Tuesday, July 13, 2010

One of many things my Dad taught me

         I have read some things on the Internet and in the mainstream media the last few days that have me pretty ticked off.

 I am going to relay an event that happened almost twenty years ago. I was twenty eight years old and was living in a house I had purchased from my parents. It was November of 1990, right after Thanksgiving. I was at home on a Saturday afternoon watching College Football when my Dad rang my doorbell. I lived next door, so in his mind it was easier than calling on the phone.
        My Dad was an officer in a church organization that went out whenever they were asked and delivered food to needy families. A call had come in that a family had been overlooked in the need for Thanksgiving baskets, and had no food or money. He needed someone to go with him, and asked me.

     First we went to the church and made a basket from the goods in their pantry. We took a Turkey from the Church basement freezer that was extra from the big basket delivery that had been done on Wednesday. Then we went to a market and purchased milk, fresh bread and vegetables.
     
       I drove us to the home of this family, in a real crap hole of a neighborhood a few miles from ours.
     The paperwork said there were four children ages 3 to 9 in the home. At the door a large Jabba the hut like man started screaming at us that he could feed his own damn family and get the f**K off his property.
     Then he turned to the woman and started beating her, chastising her for calling for help, and he stated that it was good he hadn't left for work yet.
      I wanted to intervene, but my Dad stopped me, and told me to get back in my truck. We drove away, and he had me pull into a fast food drive thru and get him some coffee and I got myself a soda. He had me park and he turned on the radio. We listened to a football game for a few minutes, and then he turned it off.
    "Let's go back" he ordered.
  "Why?" I asked.
   "You heard the fat man, he was about to leave for work. He might be gone by now."

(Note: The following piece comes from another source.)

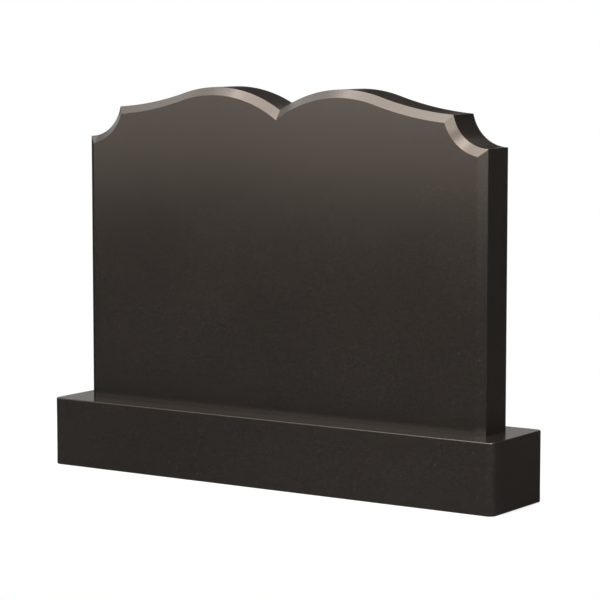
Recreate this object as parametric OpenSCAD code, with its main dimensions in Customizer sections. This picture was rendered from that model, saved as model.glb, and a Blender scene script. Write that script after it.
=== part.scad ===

  So I drove back, and the nasty bastard was gone. The mother looked like hell but I kept my mouth shut. She had enough problems. The kids asked us many questions and thanked us for the food. The oldest girl was especially happy to get chocolate pop tarts.

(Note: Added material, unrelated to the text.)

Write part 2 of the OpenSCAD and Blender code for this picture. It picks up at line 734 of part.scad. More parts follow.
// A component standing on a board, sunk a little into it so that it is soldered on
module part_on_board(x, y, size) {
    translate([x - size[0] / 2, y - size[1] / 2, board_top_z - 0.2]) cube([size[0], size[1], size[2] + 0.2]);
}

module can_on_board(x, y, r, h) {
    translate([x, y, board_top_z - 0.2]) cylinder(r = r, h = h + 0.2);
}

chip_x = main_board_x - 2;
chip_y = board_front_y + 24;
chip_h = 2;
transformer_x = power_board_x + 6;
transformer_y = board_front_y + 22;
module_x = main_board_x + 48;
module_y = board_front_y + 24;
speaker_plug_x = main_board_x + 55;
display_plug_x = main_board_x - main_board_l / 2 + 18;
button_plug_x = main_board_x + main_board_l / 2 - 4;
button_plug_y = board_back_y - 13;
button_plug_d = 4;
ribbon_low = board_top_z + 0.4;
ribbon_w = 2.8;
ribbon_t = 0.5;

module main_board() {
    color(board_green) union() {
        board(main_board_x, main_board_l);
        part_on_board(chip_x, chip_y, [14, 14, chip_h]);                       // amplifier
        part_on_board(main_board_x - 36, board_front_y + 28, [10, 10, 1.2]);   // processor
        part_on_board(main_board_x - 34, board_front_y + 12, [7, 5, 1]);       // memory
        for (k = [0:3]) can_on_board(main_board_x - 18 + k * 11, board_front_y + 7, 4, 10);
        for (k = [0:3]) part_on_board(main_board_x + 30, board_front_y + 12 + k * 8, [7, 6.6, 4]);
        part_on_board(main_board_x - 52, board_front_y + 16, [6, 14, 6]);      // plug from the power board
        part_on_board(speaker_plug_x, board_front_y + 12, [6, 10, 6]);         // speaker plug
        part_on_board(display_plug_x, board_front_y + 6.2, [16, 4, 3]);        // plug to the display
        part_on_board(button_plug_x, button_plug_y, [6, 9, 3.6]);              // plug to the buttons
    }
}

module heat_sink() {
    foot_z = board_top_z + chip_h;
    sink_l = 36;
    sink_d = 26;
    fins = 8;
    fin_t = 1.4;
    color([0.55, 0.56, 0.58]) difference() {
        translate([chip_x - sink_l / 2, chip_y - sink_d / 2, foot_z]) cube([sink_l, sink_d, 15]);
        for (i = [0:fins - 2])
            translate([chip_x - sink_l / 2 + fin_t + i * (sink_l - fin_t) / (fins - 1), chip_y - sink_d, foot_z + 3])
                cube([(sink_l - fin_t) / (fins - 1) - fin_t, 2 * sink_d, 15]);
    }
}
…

      As we drove home, I asked my Dad why he bothered going back, after the way the so called Father had spoke to him, and he told me something that I never forgot and I remember to this day.
   "I won't let kids go hungry just because their dad's an asshole."

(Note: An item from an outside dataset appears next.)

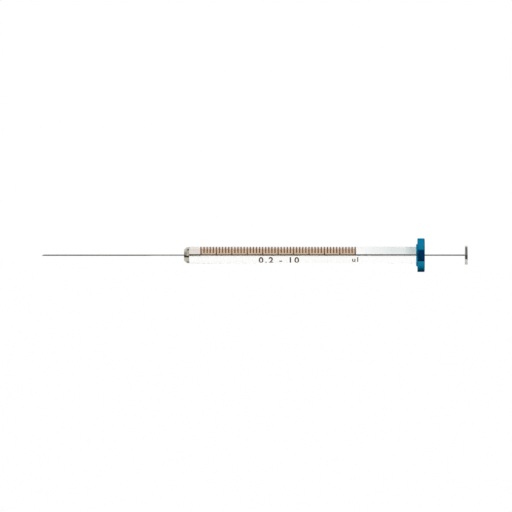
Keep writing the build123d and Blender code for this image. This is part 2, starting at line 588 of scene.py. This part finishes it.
def make_flange():
    """The anodised disc, with flats cut on its rim."""
    apothem = flange_high.z
    front, back = flange_low.x, flange_high.x
    rim_front = front + FLANGE_BOSS_HEIGHT
    seat = back - FLANGE_LIP_WALL
    profile = rounded([
        (front, flange_socket_radius, EDGE_BREAK),
        (front, FLANGE_BOSS_RADIUS, FLANGE_BOSS_ROUND),
        (rim_front, FLANGE_BOSS_RADIUS + FLANGE_BOSS_HEIGHT, FLANGE_BOSS_ROUND),
        (rim_front, FLANGE_RADIUS, FLANGE_FRONT_ROUND),
        (back, FLANGE_RADIUS, FLANGE_BACK_ROUND),
        (back, FLANGE_LIP_HOLE_RADIUS, FLANGE_LIP_ROUND),
        (seat, FLANGE_LIP_HOLE_RADIUS, 0),
        (seat, flange_socket_radius, 0),
    ])
    flat_step = 2 * pi / FLANGE_FLATS

    def with_flats(r, angle):
        """Near the rim the outline is the smaller of the circle and the flats, set in alike."""
        inset = FLANGE_RADIUS - r
        if inset > FLANGE_RADIUS / 4:
            return r
        off = (angle + flat_step / 2) % flat_step - flat_step / 2
        return min(FLANGE_RADIUS, apothem / cos(off)) - inset

    return lathe("flange_disc", profile, FLANGE_SEGMENTS, with_flats)


def make_wire():
    """The plunger's steel wire, with both ends deburred."""
    radius = wire_high.y
    profile = rounded([
        (wire_low.x, 0, 0),
        (wire_low.x, radius, WIRE_END_ROUND),
        (wire_high.x, radius, WIRE_END_ROUND),
        (wire_high.x, 0, 0),
    ], 3)
    return lathe("plunger_rod", profile, WIRE_SEGMENTS)


def make_button():
    """The plated disc, with a recess round the wire's end."""
    front, back, radius = button_low.x, button_high.x, button_high.y
    recess = back - BUTTON_RECESS_DEPTH
    profile = rounded([
        (front, wire_high.y, 0),
        (front, radius, BUTTON_EDGE_ROUND),
        (back, radius, BUTTON_EDGE_ROUND),
        (back, BUTTON_RECESS_RADIUS, EDGE_BREAK),
        (recess, BUTTON_RECESS_RADIUS, EDGE_BREAK),
        (recess, wire_high.y, 0),
    ])
    return lathe("button", profile, CAP_SEGMENTS)


CAPITAL_HEIGHT = 0.7  # of the built-in font, as a share of its size
LETTER_BOLDNESS = 0.035  # how far the outline grows, as a share of the letters' height
LETTER_SPACING = 1.3
LETTER_TOP = radians(14)  # below the front line, which is the side of the glass that faces -Y
LETTER_STRIP = 0.1 * MM  # the letters are cut into strips this high, so that they can bend
LETTER_DEPTH = 0.002 * MM  # how far they reach into the glass


def wrapped_text(name, words, left, height):
    """Letters as thin enamel on the glass. They run along X from left, below the front line."""
    curve = bpy.data.curves.new(name + "_outline", "FONT")
    curve.body = words
    curve.size = height / CAPITAL_HEIGHT
    curve.extrude = 0.5  # the wrapping below only asks which side a point is on
    curve.offset = LETTER_BOLDNESS * height
    curve.space_character = LETTER_SPACING
    curve.resolution_u = 4
    maker = add_object(name + "_outline", curve)
    evaluated = maker.evaluated_get(bpy.context.evaluated_depsgraph_get())
    mesh = bpy.data.meshes.new_from_object(evaluated)
    bpy.data.objects.remove(maker)
    bpy.data.curves.remove(curve)
    bm = bmesh.new()
    bm.from_mesh(mesh)
    bpy.data.meshes.remove(mesh)
    bmesh.ops.remove_doubles(bm, verts=bm.verts, dist=1e-7)
    cut, highest = min(v.co.y for v in bm.verts), max(v.co.y for v in bm.verts)
    while (cut := cut + LETTER_STRIP) < highest:
        bmesh.ops.bisect_plane(
            bm, geom=bm.verts[:] + bm.edges[:] + bm.faces[:],
            plane_co=(0, cut, 0), plane_no=(0, 1, 0), dist=1e-8,
        )
    sunk, proud = barrel_high.y - LETTER_DEPTH, barrel_high.y + ENAMEL_THICKNESS
    for v in bm.verts:
        angle = (v.co.y - height) / proud - LETTER_TOP
        reach = proud if v.co.z > 0 else sunk
        v.co = (left + v.co.x, -reach * cos(angle), reach * sin(angle))
    return finish_mesh(name, bm)


# The object

glass = glass_material()
nickel = plated_material("nickel", NICKEL, (0.08, 0.16))
warm_nickel = plated_material("warm_nickel", WARM_NICKEL, (0.13, 0.20))
anodised = anodised_material()
steel = steel_material("steel", NEEDLE_STEEL)
# a darker copy of the steel, as painted shade on the wire
shaded_wire_steel = steel_material("shaded_wire_steel", SHADED_WIRE_STEEL)
enamel = enamel_material()
cement = cement_material()

dressed = [
    (make_barrel(), "barrel", SYRINGE, "glass", (glass, bore_material())),
    (make_needle(), "needle", SYRINGE, "steel", (steel, film_material())),
    (make_hub(), "hub_cap", SYRINGE, "nickel", (warm_nickel,)),
    (make_flange(), "flange", SYRINGE, "blue_anodised", (anodised,)),
    (make_wire(), "plunger_wire", PLUNGER, "steel", (shaded_wire_steel,)),
    (make_button(), "plunger_button", PLUNGER, "nickel", (nickel,)),
]
for piece, node, body, slot, finishes in dressed:
    for finish in finishes:
        piece.data.materials.append(finish)
    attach(piece, body)
    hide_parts(node)

for node, finish in (
    ("scale_marks", enamel),
    ("needle_cement", cement),
    ("hub_cement", cement),
    ("flange_cement", cement),
):
    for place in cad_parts[node].material_slots:
        place.material = finish

for words in (
    wrapped_text("range_numbers", "0.2 - 10", 26.2 * MM, 2.4 * MM),
    wrapped_text("unit_letters", "ul", 58.9 * MM, 1.9 * MM),
):
    words.data.materials.append(enamel)
    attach(words, SYRINGE)


# Stage, light and camera

def stage_plane(name, near, far):
    """A rectangle on the stage, level along X, from one corner to the opposite one."""
    bm = bmesh.new()
    (x0, y0, z0), (x1, y1, z1) = near, far
    corners = [(x0, y0, z0), (x1, y0, z0), (x1, y1, z1), (x0, y1, z1)]
    bm.faces.new([bm.verts.new(corner) for corner in corners])
    plane = finish_mesh(name, bm)
    return plane


FLOOR_REACH = 6.0
FLOOR_GREY = (0.86, 0.86, 0.86)
FLOOR_WHITENESS = 0.88  # the share of plain white in what the camera sees of the floor


def floor_material():
    """A pale floor that the camera sees as nearly white, with its shadows kept."""
    shader = Shader("floor")
    grey = (*FLOOR_GREY, 1)
    shader.set(shader.surface, Base_Color=grey, Roughness=0.9, Specular_IOR_Level=0.0)
    seen = shader.product(shader.add("LightPath").outputs["Is Camera Ray"], FLOOR_WHITENESS)
    shader.show(shader.either(seen, shader.surface, shader.glow(1.0)))
    return shader.material


floor = stage_plane(
    "floor", (-FLOOR_REACH, -FLOOR_REACH, floor_height), (FLOOR_REACH, FLOOR_REACH, floor_height)
)
floor.data.materials.append(floor_material())


def painted_reflection(name, near, far, level):
    """A card of one grey level that shows only in the metal as a painted reflection, from its
    corners in millimetres.
    """
    card = stage_plane(name, Vector(near) * MM, Vector(far) * MM)
    shader = Shader(name)
    shader.show(shader.glow(level).outputs["Emission"])
    card.data.materials.append(shader.material)
    for kind in ("camera", "diffuse", "transmission", "volume_scatter", "shadow"):
        setattr(card, "visible_" + kind, False)


LOW = floor_height / MM + 0.2  # the height of the cards that lie just over the floor
# Painted reflections: dark and grey cards that only reflections show, laying dark and light bands on
# the hub, flange, button and wire.
painted_reflection("hub_card", (-1000, -45, LOW), (20, -10, LOW), 0.03)
painted_reflection("front_card", (20, -1000, LOW), (92, -10, LOW), 0.03)
painted_reflection("end_card", (92, -1000, LOW), (1000, -6.3, LOW), 0.10)
painted_reflection("hub_line", (-4, -10.8, 21.6), (6, 0.4, 22.8), 0.28)
painted_reflection("hub_shade", (-1, -1.5, LOW), (4, 3, LOW), 0.40)
painted_reflection("side_card", (-1000, -10, LOW), (-12, 4, LOW), 0.03)
painted_reflection("button_front_card", (95, -24, -0.8), (103.5, -24, 24), 0.22)
painted_reflection("button_top_card", (95, -24, 24), (103.5, 7.7, 24), 0.22)

# Grey levels of the studio by the height of a direction, from the horizon at 0 to overhead at 1
FRONT_LEVELS = [(0.0, 0.10), (0.03, 0.25), (0.07, 0.90), (0.22, 0.86), (0.4, 0.72), (1.0, 0.86)]
BACK_LEVELS = [(0.0, 1.0), (0.35, 1.0), (1.0, 0.95)]


def make_world():
    """White for the camera and through the glass. What metal reflects is white behind the
    syringe, dark low down in front of it and dimmer far to both sides."""
    world = bpy.data.worlds.new("studio")
    bpy.context.scene.world = world
    world.use_nodes = True
    tree = Nodes(world.node_tree)
    direction = tree.add("TexCoord").outputs["Generated"]
    x, y, z = tree.add("SeparateXYZ", Vector=direction).outputs

    def levels(stops):
        """A grey that runs through stops of (height, level)."""
        node = tree.add("ValToRGB", Fac=z)
        elements = node.color_ramp.elements
        elements[0].position, elements[1].position = stops[0][0], stops[-1][0]
        for position, _ in stops[1:-1]:
            elements.new(position)
        for element, (_, level) in zip(elements, stops):
            element.color = (level, level, level, 1)
        return node.outputs["Color"]

    behind = tree.ramp(y, -0.1, 0.3, 0.0, 1.0)
    grey = tree.colour(behind, levels(FRONT_LEVELS), levels(BACK_LEVELS))
    strength = tree.ramp(tree.maths("ABSOLUTE", x), 0.8, 0.95, 1.0, 0.55)
    room = tree.nodes["Background"]
    tree.set(room, Color=grey, Strength=strength)
    white = tree.add("Background", Color=(*WHITE, 1))
    path = tree.add("LightPath").outputs
    seen = tree.maths("MAXIMUM", path["Is Camera Ray"], path["Is Transmission Ray"])
    tree.set(tree.nodes["World Output"], Surface=tree.either(seen, room, white))


def add_soft_sun(name, towards, spread, strength):
    """A wide soft light from one direction, which is level over the whole floor."""
    light = bpy.data.lights.new(name, "SUN")
    light.angle, light.energy = spread, strength
    lamp = add_object(name, light)
    lamp.rotation_euler = Vector(towards).to_track_quat("-Z", "Y").to_euler()
    lamp.visible_glossy = False


make_world()
add_soft_sun("key", (0.1, 0.15, -0.95), radians(50), 0.9)

PIXEL = 0.351 * MM  # what one pixel of the picture spans at the syringe
HUB_PIXEL = (184.0, 255.15)  # where the origin lies in the picture
PICTURE = 512
DISTANCE = 4.0

camera_data = bpy.data.cameras.new("camera")
camera_data.sensor_width = 36.0
camera_data.lens = camera_data.sensor_width * DISTANCE / (PICTURE * PIXEL)
camera = add_object("camera", camera_data)
camera.location = (
    (PICTURE / 2 - HUB_PIXEL[0]) * PIXEL,
    -DISTANCE,
    (HUB_PIXEL[1] - PICTURE / 2) * PIXEL,
)
camera.rotation_euler = (pi / 2, 0, 0)
bpy.context.scene.camera = camera
bpy.context.scene.view_settings.view_transform = "Standard"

   I translated that as I should never hold what a parent does against the children.

   You can think what you want of me, and whatever actions I should have taken and did not that day, but it was a different time and place. I have not forgotten the lesson.

    And that is why when I see people posting comments on blogs, facebook, or other social media disparaging children because  a parent or parents has done something imbecilic I shake my head in disgust.

     Whether it is the kids of Russian spies or the kids whose mother faked their kidnapping to cover her embezzlement, we can never deride the children or hold their parents sins against them.

    It is wrong to ostracize any child of any creed, race or color that way. And that's what I think of the matter.

1 comment:

Sanctifying Grace said...

Mr. Casey,

Great post. If people really blamed the sins of or opinions about the parents onto the children, I never would have gotten a chance in life. And my parents were/are great parents!